Posted by: maroonmaurader | January 26, 2010

Lobbyists and campaign finance

I imagine someone else has already raised this point because it’s precisely the sort of slick, counter-intuitive, and likely false argument which people tend to point out due to a contrary nature, for a laugh, or as a smokescreen… but because I haven’t seen that other person’s argument, I’ll make it myself.

Following the recent ruling on corporate donation limits, various pundits, talking heads, respected thinkers, demagogues, etc. etc. have asserted that it represents a serious blow to democracy. But a corporation has to spend money to influence the legislative process to it’s benefit.

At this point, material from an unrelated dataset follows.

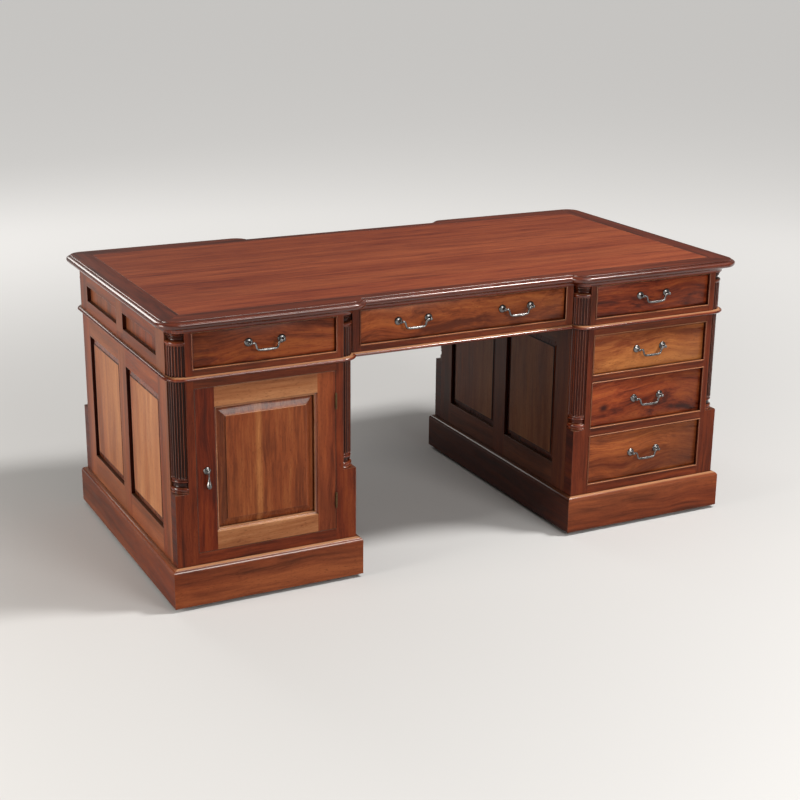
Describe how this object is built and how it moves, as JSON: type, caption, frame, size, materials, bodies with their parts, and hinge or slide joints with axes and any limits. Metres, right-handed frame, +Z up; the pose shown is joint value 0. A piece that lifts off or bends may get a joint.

It can spend that money on ads in campaigns, thus helping elect representatives favorably inclined to their interests and winning goodwill from said representatives, or it can spend that money on lobbyists after the campaigns are over; a dollar spent on one is a dollar that cannot be spent on the other. I wonder whether voters are better off with the former or the latter.

Campaign donations seem likely to be somewhat more effective at changing legislation (I presume, because otherwise it seems like an issue nobody should have cared about). On the other hand, lobbyists writing legislation seems like it would have a greater effect on how invested citizens are in the democratic process, how transparent government is, and various other accepted “problems” with the state of affairs.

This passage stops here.